Institute of Education Sciences, Research and Development Report
June 2007
No Child Left Behind empowered states to set their own "proficiency" standards in reading and math. To keep them honest, NCLB also requires states to participate in the National Assessment of Educational Progress. Ideally, a student who scores at the proficient level on his state exam would perform equally well on NAEP. But the state exams are far from ideal. That's the working conclusion of this paper, which "mapped" student performance on fourth- and eighth-grade state exams in reading and math onto performance on the 2005 NAEP, using a methodology developed by H. I. Braun and J. Qian. (Nota bene: Not all states could be measured. The number of states mapped ranged from 32-36.) If you want the technical ins and outs, you'll need to read the report, but here's the bottom line. For fourth-grade reading, not a single state's proficiency standards rose to the level of NAEP's. And 22 states didn't even come up to NAEP's "basic" level. Results were slightly better for eighth- grade reading. The number of states below the basic level was nine. Still, none reached the proficient level. In math, the story is somewhat better. At the fourth-grade level, two states' proficiency standards matched the NAEP standards (kudos to Massachusetts and Wyoming), while all but six states ranked at or above the NAEP basic level. For eighth grade, three states make the proficiency mark (Missouri, South Carolina, and Massachusetts), but eight fail to reach the basic level. It's a great report, so long as one bears in mind its two inherent shortcomings. First, the content of NAEP is not well aligned to every state's academic standards, so one cannot know to what degree this factor is driving the discrepancies. And second, it measures only a single point in time (2005). We wonder if states, over time, have been progressively easing their tests to elevate the percentage of students making the grade. Stay tuned for our answer this fall.

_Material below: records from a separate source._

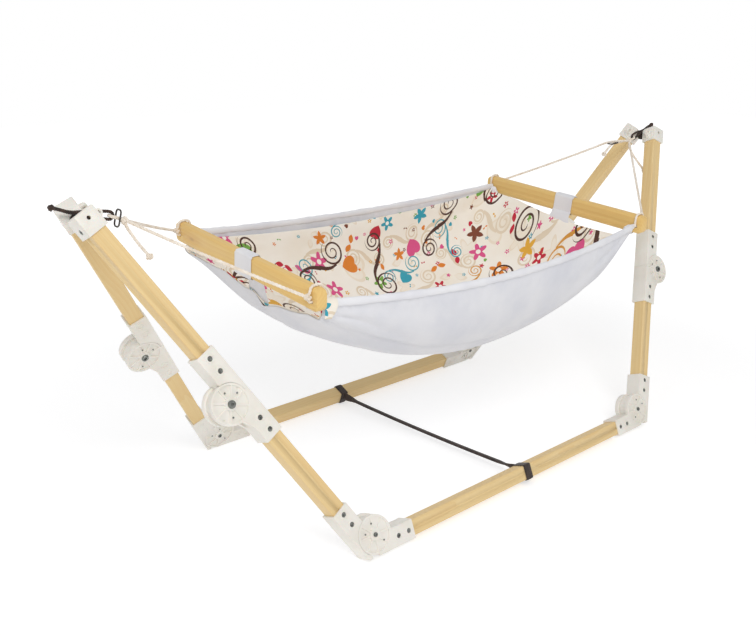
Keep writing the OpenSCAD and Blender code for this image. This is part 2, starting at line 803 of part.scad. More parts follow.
// Right: the far rope runs through the ring, round the sling and back, and the near rope joins it at a knot
module right_ropes() {
    x = bar_right_x;
    pull = unit(right_pull);
    grip = top(right_knot);
    ring = top(right_ring);
    e = [cos(right_ring_lean), 0, sin(right_ring_lean)];
    n = ring_lane * [-sin(right_ring_lean), 0, cos(right_ring_lean)];
    across = [0, ring_cross, 0];
    in_grip = [0, strand_y, 0];
    inner = ring - e * ring_h / 2;
    outer = ring + e * ring_h / 2;
    far_way = concat(bar_route(x, rim_right, FAR, inner + across + n),
        [inner + across + n, outer - across + n, grip - in_grip],
        half_loop(grip + grip_out * pull, pull, [0, -1, 0], loop_r),
        [grip + in_grip, outer + across - n, inner - across - n], moved(ring_end, ring));
    color("linen") above_base() {
        cord(concat(bar_route(x, rim_right, NEAR, grip), [grip]), rope_d / 2, [1, -1, 0]);
        cord(far_way, rope_d / 2, [-0.2, 0.7, 0.7]);
        knot(grip, grip_r);
        knot(far_way[len(far_way) - 1], knot_r);
        for (side = SIDES) bar_hitch(x, rim_right, side);
    }
}

module loose_rope_end() {
    route = moved([for (p = knot_end) [p.x, p.y * tan(tilt), p.z]], top(right_knot));
    color("linen") above_base() {
        cord(route, rope_d / 2, [1, 0, 0]);
        knot(route[len(route) - 1], knot_r);
    }
}

// A sling passes over the lashing from its outer knot, turns inside the rope's loop and comes back
module sling(end) {
    pull = unit(end == LEFT ? left_pull : right_pull);
    rope_loop = end == LEFT ? top(left_ring) + ring_to_loop * pull : top(right_knot) + grip_out * pull;
    centre = rope_loop + (2 * loop_r - (rope_d + cord_d) / 2 - soft_gap) * pull;
    route = concat([for (p = sling_top) top(p)], half_loop(centre, -pull, [-pull.z, 0, pull.x], loop_r),
        [for (p = sling_low) top(p)]);
    color("saddlebrown") above_base() end_half(end) {
        cord(route, cord_d / 2, [0, 1, 0]);
        knot(top(sling_tip), sling_knot_r);
    }
}

// Adjuster rings of bent wire: a rounded rectangle, long side upright. Sizes are to the middle of the wire.
module wire_ring() {
    bend = 6;
    y = ring_w / 2 - bend;
    z = ring_h / 2 - bend;
    for (s = [-1, 1]) {
        translate([0, s * (y + bend), 0]) cylinder(h = 2 * z, d = wire_d, center = true, $fn = 16);
        translate([0, 0, s * (z + bend)]) rotate([90, 0, 0])
            cylinder(h = 2 * y, d = wire_d, center = true, $fn = 16);
    }
    for (k = [0:3]) let (sy = [1, -1, -1, 1][k], sz = [1, 1, -1, -1][k])
        translate([0, sy * y, sz * z]) rotate([90, 0, 90]) rotate([0, 0, k * 90])
            rotate_extrude(angle = 90, $fn = 24) translate([bend, 0]) circle(d = wire_d, $fn = 16);
}

// The left ring stands across the pull, and the right one lies along it
module adjuster_rings() {
    color("dimgray") above_base() {
        end_half(LEFT) translate(top(left_ring)) rotate([0, -left_ring_lean, 0]) wire_ring();
        translate(top(right_ring)) rotate([0, -right_ring_lean, 0]) rotate([90, 0, 90]) wire_ring();
    }
}

// Spreader bars: boards on edge with rounded ends and a hole for each rope
module bar_outline() {
    y = bar_len / 2 - bar_end_r;
    z = bar_h / 2 - bar_end_r;
    square([bar_len, 2 * z], center = true);
    square([2 * y, bar_h], center = true);
    for (a = [-1, 1], b = [-1, 1]) translate([a * y, b * z]) circle(r = bar_end_r);
}

// Cross-section of a bar, with its long edges rounded
module bar_section() {
    x = bar_t / 2 - bar_round;
    z = bar_h / 2 - bar_round;
    square([bar_t, 2 * z], center = true);
    square([2 * x, bar_h], center = true);
    for (a = [-1, 1], b = [-1, 1]) translate([a * x, b * z]) circle(r = bar_round);
}

module spreader(x, z) {
    color("wheat") hang_frame() translate([x, 0, z]) difference() {
        intersection() {
            rotate([90, 0, 90]) linear_extrude(bar_t + 2 * cut, center = true) bar_outline();
            rotate([90, 0, 0]) linear_extrude(bar_len + 2 * cut, center = true) bar_section();
        }
        for (s = SIDES) translate([0, s * rope_hole_y, -rope_hole_drop]) rotate([0, 90, 0])
            cylinder(h = bar_t + 2 * cut, d = rope_hole_d, center = true, $fn = hole_fn);
    }
}

// Bands that hold the cloth to the bars: a wide loop in the middle and a tie near each end
module bar_loop() {
    difference() {
        cube([bar_t + 2 * (soft_gap + strap_t), loop_w, bar_h + 2 * (soft_gap + strap_t)], center = true);
        cube([bar_t + 2 * soft_gap, loop_w + cut, bar_h + 2 * soft_gap], center = true);
    }
}

// A tie grips the lower inner edge of a bar: a plate inside, a foot under it and a tab to the cloth
module corner_tie(tab) {
    face_x = bar_t / 2 + soft_gap;
    foot_z = -bar_h / 2 - soft_gap - strap_t;
    translate([face_x, -tie_w / 2, foot_z]) cube([strap_t, tie_w, tie_rise - foot_z]);
    translate([-tie_foot, -tie_w / 2, foot_z]) cube([tie_foot + face_x + cut, tie_w, strap_t]);
    translate([face_x, -tie_w / 2, -strap_t / 2]) cube([tab, tie_w, strap_t]);
}

// tail is the way from a bar towards the cloth: 1 on the left bar and -1 on the right one
module bands_on(x, z, tail) {
    foot_z = -bar_h / 2 - soft_gap - strap_t;
    foot_x = bar_t / 2 + soft_gap;
    edge_z = cloth_point(x + tail * cloth_end, 90, 0).z - z + cloth_t;
    tab = cloth_end - soft_gap - foot_x;
    translate([x, 0, z]) {
        translate([0, loop_y, 0]) {
            bar_loop();
            translate([tail > 0 ? foot_x : -foot_x - strap_t, -loop_w / 2, edge_z])
                cube([strap_t, loop_w, foot_z - edge_z + cut]);
            translate([tail > 0 ? foot_x : -foot_x - tab, -loop_w / 2, edge_z]) cube([tab, loop_w, strap_t]);
        }
        for (s = SIDES) translate([0, s * tie_y, 0]) mirror([tail > 0 ? 0 : 1, 0, 0]) corner_tie(tab);
    }
}

module bar_bands() {
    color("white") hang_frame() {
        bands_on(bar_left_x, rim_left, 1);
        bands_on(bar_right_x, rim_right, -1);
    }
}

// The cloth: along runs from -1 at the left bar to 1 at the right one, t goes round from rim to rim
function along(x) = 2 * (x - bar_left_x) / (bar_right_x - bar_left_x) - 1;
function rim_y(u) = rim_half + rim_bulge * (1 - u * u);
function rim_z(u) = (rim_left + rim_right) / 2 + (rim_right - rim_left) / 2 * u - rim_sag * (1 - u * u);
function lift(u) = 1 - end_lift * pow(max(0, abs(u) - 0.8) / 0.16, 2);
function depth(u) = (depth_end + (depth_mid - depth_end) * (1 - pow(abs(u), depth_power))) * lift(u);
function round_pow(v) = sign(v) * pow(abs(v), 2 / section_power);
function cloth_point(x, t, inset) =
    let (u = along(x))
    [x, (rim_y(u) - inset) * round_pow(cos(t)), rim_z(u) - (depth(u) - inset) * round_pow(sin(t))];

// Stations lie closer together near the bars, where the depth changes quickly
function station_x(i) =
    let (a = bar_left_x + cloth_end, b = bar_right_x - cloth_end, k = i / stations)
    (a + b) / 2 - (b - a) / 2 * cos(180 * k);

// A point of the section at step j. drop takes the two edge points down along their facets.
function layer_point(x, j, inset, drop) =
    let (a = cloth_point(x, j * 180 / steps, inset))
    j == 0 ? mix(a, cloth_point(x, 180 / steps, inset), drop)
    : j == steps ? mix(a, cloth_point(x, 180 - 180 / steps, inset), drop) : a;

// A layer of cloth from one inset to another
module cloth_layer(outer, inner, drop) {
    m = steps + 1;
    half = (stations + 1) * m;
    points = [for (inset = [outer, inner], i = [0:stations], j = [0:steps])
        layer_point(station_x(i), j, inset, drop)];
    walls = [for (i = [0:stations - 1], j = [0:steps - 1])
        let (a = i * m + j, b = a + m, c = half + a, d = half + b)
        each [[a, a + 1, b + 1], [a, b + 1, b], [c, d, d + 1], [c, d + 1, c + 1]]];
    rims = [for (i = [0:stations - 1])
        let (a = i * m, b = a + m, c = a + steps, d = b + steps)
        each [[a, b, half + b], [a, half + b, half + a], [c, half + c, half + d], [c, half + d, d]]];
    ends = [for (j = [0:steps - 1])
        let (a = j, b = stations * m + j)
        each [[a, half + a, half + a + 1], [a, half + a + 1, a + 1],
            [b, half + b + 1, half + b], [b, b + 1, half + b + 1]]];
    polyhedron(points = points, faces = concat(walls, rims, ends));
}

// Rolled hem along a rim
module hem(side) {
    lift_z = [0, 0, hem_r * cos(30) + soft_gap / 2];
    in_y = [0, -side * cloth_t / 2, 0];
    route = [for (i = [0:stations]) cloth_point(station_x(i), side == FAR ? 0 : 180, 0) + lift_z + in_y];
    cord(route, hem_r, [0, 0, 1]);
}

module hammock_cloth() {
    color("white") hang_frame() {
        cloth_layer(0, cloth_t, 0);
        for (side = SIDES) hem(side);
    }
}

module hammock_liner() {
    color("cornsilk") hang_frame() cloth_layer(cloth_t + soft_gap, cloth_t + soft_gap + liner_t, liner_drop);
}

base_beam(FAR);  // far_base_beam
base_beam(NEAR);  // near_base_beam
base_bracket(FAR, LEFT);  // far_left_base_bracket
base_bracket(FAR, RIGHT);  // far_right_base_bracket
base_bracket(NEAR, LEFT);  // near_left_base_bracket
base_bracket(NEAR, RIGHT);  // near_right_base_bracket
base_screws(FAR);  // far_base_screws
base_screws(NEAR);  // near_base_screws
corner_bolts(FAR);  // far_corner_bolts
corner_bolts(NEAR);  // near_corner_bolts
lower_leg(FAR, LEFT);  // far_left_lower_leg
lower_leg(FAR, RIGHT);  // far_right_lower_leg
lower_leg(NEAR, LEFT);  // near_left_lower_leg
lower_leg(NEAR, RIGHT);  // near_right_lower_leg
leg_bracket(FAR, LEFT);  // far_left_leg_bracket
leg_bracket(FAR, RIGHT);  // far_right_leg_bracket
leg_bracket(NEAR, LEFT);  // near_left_leg_bracket
leg_bracket(NEAR, RIGHT);  // near_right_leg_bracket
knee_clevis(FAR, LEFT);  // far_left_knee_clevis
knee_clevis(FAR, RIGHT);  // far_right_knee_clevis
knee_clevis(NEAR, LEFT);  // near_left_knee_clevis
knee_clevis(NEAR, RIGHT);  // near_right_knee_clevis
knee_bolt(FAR, LEFT);  // far_left_knee_bolt
knee_bolt(FAR, RIGHT);  // far_right_knee_bolt
knee_bolt(NEAR, LEFT);  // near_left_knee_bolt
knee_bolt(NEAR, RIGHT);  // near_right_knee_bolt
lower_screws(FAR, LEFT);  // far_left_lower_screws
lower_screws(FAR, RIGHT);  // far_right_lower_screws
lower_screws(NEAR, LEFT);  // near_left_lower_screws
lower_screws(NEAR, RIGHT);  // near_right_lower_screws
upper_leg(FAR, LEFT);  // far_left_upper_leg
upper_leg(FAR, RIGHT);  // far_right_upper_leg
upper_leg(NEAR, LEFT);  // near_left_upper_leg
upper_leg(NEAR, RIGHT);  // near_right_upper_leg
knee_tongue(FAR, LEFT);  // far_left_knee_tongue
knee_tongue(FAR, RIGHT);  // far_right_knee_tongue
knee_tongue(NEAR, LEFT);  // near_left_knee_tongue
knee_tongue(NEAR, RIGHT);  // near_right_knee_tongue
apex_cap(FAR, LEFT);  // far_left_apex_cap
apex_cap(FAR, RIGHT);  // far_right_apex_cap
apex_cap(NEAR, LEFT);  // near_left_apex_cap
apex_cap(NEAR, RIGHT);  // near_right_apex_cap
upper_screws(FAR, LEFT);  // far_left_upper_screws
upper_screws(FAR, RIGHT);  // far_right_upper_screws
upper_screws(NEAR, LEFT);  // near_left_upper_screws
upper_screws(NEAR, RIGHT);  // near_right_upper_screws
spread_strap();
lashing(LEFT);  // left_lashing
lashing(RIGHT);  // right_lashing
sling(LEFT);  // left_sling
sling(RIGHT);  // right_sling
adjuster_rings();
left_ropes();
right_ropes();
loose_rope_end();
spreader(bar_left_x, rim_left);  // left_spreader
spreader(bar_right_x, rim_right);  // right_spreader
bar_bands();
hammock_cloth();
hammock_liner();
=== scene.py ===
"""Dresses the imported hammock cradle: a studio, a folding timber stand, cord work and a lined hammock."""

import json
import logging
import math
from dataclasses import dataclass, field
from enum import Enum
from typing import Iterable, Optional, Sequence, Union

import bmesh
import bpy
import numpy as np
from mathutils import Matrix, Vector

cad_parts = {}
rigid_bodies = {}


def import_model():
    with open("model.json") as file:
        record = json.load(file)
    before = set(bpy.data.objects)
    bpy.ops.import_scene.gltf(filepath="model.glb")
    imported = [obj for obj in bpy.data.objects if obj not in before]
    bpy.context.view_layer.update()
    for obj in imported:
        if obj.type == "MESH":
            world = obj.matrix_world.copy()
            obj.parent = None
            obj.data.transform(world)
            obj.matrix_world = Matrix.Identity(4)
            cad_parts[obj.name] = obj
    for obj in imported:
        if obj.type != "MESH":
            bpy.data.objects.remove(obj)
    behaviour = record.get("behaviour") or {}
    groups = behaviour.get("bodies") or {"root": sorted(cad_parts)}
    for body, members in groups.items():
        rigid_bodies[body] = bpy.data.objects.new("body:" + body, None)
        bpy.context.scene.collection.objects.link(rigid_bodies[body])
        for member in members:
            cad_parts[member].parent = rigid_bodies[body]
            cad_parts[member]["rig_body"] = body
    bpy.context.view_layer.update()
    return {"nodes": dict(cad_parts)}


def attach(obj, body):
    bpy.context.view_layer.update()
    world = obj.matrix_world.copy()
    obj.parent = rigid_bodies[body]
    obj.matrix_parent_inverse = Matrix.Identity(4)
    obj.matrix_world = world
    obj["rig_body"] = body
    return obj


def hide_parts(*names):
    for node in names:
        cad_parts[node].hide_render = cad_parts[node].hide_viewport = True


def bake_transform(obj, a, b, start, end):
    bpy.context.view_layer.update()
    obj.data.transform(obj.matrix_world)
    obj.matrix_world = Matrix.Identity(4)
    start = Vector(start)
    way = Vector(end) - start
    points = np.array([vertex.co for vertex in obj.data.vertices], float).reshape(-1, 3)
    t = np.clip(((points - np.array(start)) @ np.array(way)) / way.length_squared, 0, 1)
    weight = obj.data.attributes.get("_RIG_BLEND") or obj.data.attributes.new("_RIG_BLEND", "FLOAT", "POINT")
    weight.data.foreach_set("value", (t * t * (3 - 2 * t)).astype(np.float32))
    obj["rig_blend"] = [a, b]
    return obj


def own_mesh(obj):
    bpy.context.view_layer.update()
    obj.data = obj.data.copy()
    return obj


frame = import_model()

log = logging.getLogger("hammock_cradle")
MM = 0.001
Points = np.ndarray
Thing = bpy.types.Object
Material = bpy.types.Material
Tree = bpy.types.NodeTree
Node = bpy.types.Node
Socket = bpy.types.NodeSocket
Solid = tuple[Points, list, Points]


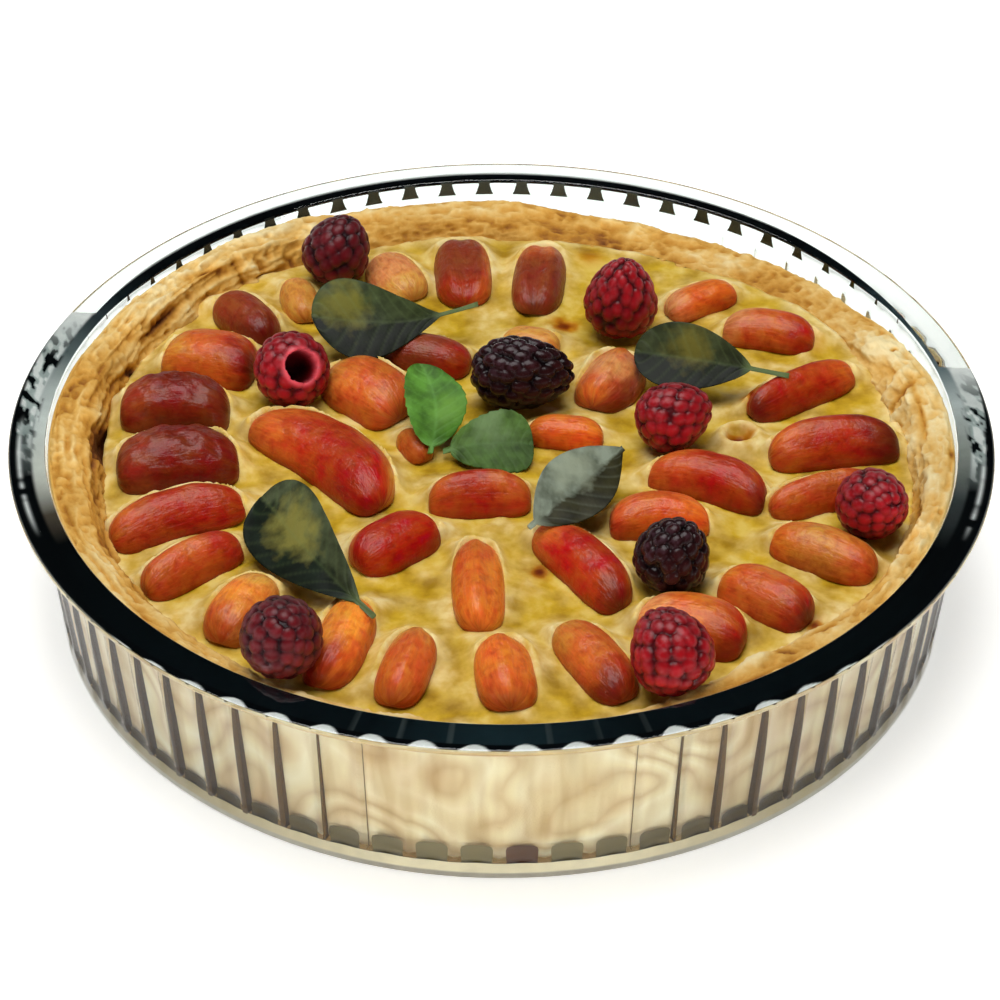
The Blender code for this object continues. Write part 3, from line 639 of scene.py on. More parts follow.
def makeCrust(pastry):
    # a profile carried round the axis, softened, with the relief added along its normal
    turn, clock = roundTheClock(crust["columns"])
    crest, inner = crustLine(clock)
    folds = crumpleLine(clock) * crust["crumple"]
    crest = crest + folds
    reach, glassFloor = crust["reach"], dish["floor"]
    shoulder = crest - crust["shoulder"]
    edge = innerWall(crest) + reach
    slope = edge - crust["inset"] - inner
    # the profile from the middle of the underside over the crest to the middle inside: radius
    # and height of each knot, one for all columns or one for each
    knots = [
        (0.0, glassFloor - reach),
        (dish["innerFloor"] - crust["floorInset"], glassFloor - reach),
        (dish["innerFloor"] - crust["cornerInset"] + reach, glassFloor + crust["cornerRise"]),
        (innerWall(crust["wallFoot"]) + reach, crust["wallFoot"]),
        (innerWall(shoulder) + reach, shoulder),
        (edge - crust["edgeInset"], crest - crust["edgeBelow"]),
        (edge - crust["inset"], crest),
        (inner + slope * crust["slopeAt"] - folds, crest - crust["slopeBelow"]),
        (inner, crust["custardLevel"] + crust["overCustard"]),
        (inner - crust["innerInset"], crust["innerLevel"]),
        (0.0, crust["middleLevel"]),
    ]
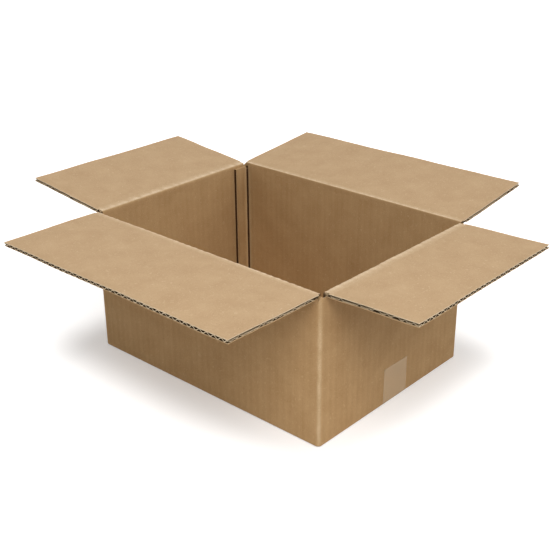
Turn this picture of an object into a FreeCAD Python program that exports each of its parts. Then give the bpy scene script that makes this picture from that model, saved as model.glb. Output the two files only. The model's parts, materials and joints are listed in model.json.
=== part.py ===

Editorial Projects in Education
June 2007
The second iteration of the now-annual Diplomas Count report includes updated graduation data and an in-depth discussion of how states are tackling the tricky issue of "work and college readiness." Nationwide, the average graduation rate, which EPE calculates based on its own "Cumulative Promotion Index," has hardly budged since last year; it still hovers around 70 percent. The numbers for black and Hispanic males also remain depressingly low: 46 percent and 52 percent, respectively. This year's report also breaks down the nation's workforce into five income "zones" and analyzes each zone's average level of education. This produces sobering findings such as: "while 15.7 percent of the labor force in the District of Columbia occupies Job Zone 5--in which more than nine in 10 workers have at least some college and more than three quarters have a bachelor's degree--most of those jobs are inaccessible to Washington's public school students, more than four in 10 of whom fail to earn a high school diploma within four years." The report also features some solid commentary and unique data on how states are preparing their students for college and work. EPE concludes that only 11 states have adequately defined "college readiness" and 21 "work readiness," based on measures such as course requirements and curricular standards. (Compare this with a recent report from Achieve, which found that 13 states "require students to complete a college- and work-ready curriculum.") On the bright side, more than a dozen states claim to be developing such definitions. Finally, like last year's report, Diplomas Count 2007 features an interactive map that displays graduation rates in a colorful, easily digestible format, right down to the level of individual schools. Find all this and more here.
Research for Action
June 2007
Research for Action completes the trifecta with the publication of its third study on teacher quality in Philadelphia (see Gadfly's takes on the 2003 and 2005 installments here and here). Offering updates on both NCLB- and Paul Vallas-induced reforms, the latest report discusses how the district has upgraded teacher credentials, improved recruitment and retention, and more equitably distributed teachers across schools. The district has strengthened its classroom workforce, for example, by rewarding teachers who head to 24 "incentive schools" and relying on alternative certification programs. Four years of this campaign have yielded promising results. Yet teacher quality discrepancies between low- and high-poverty schools remain. And teachers continue to leave: only 30 percent of current teachers in the City of Brotherly Love have over six years' experience. Research for Action's fairly obvious recommendations include more incentives for teachers in high-poverty schools, more professional development, and recruitment of more minority and specialized teachers. Have a look here.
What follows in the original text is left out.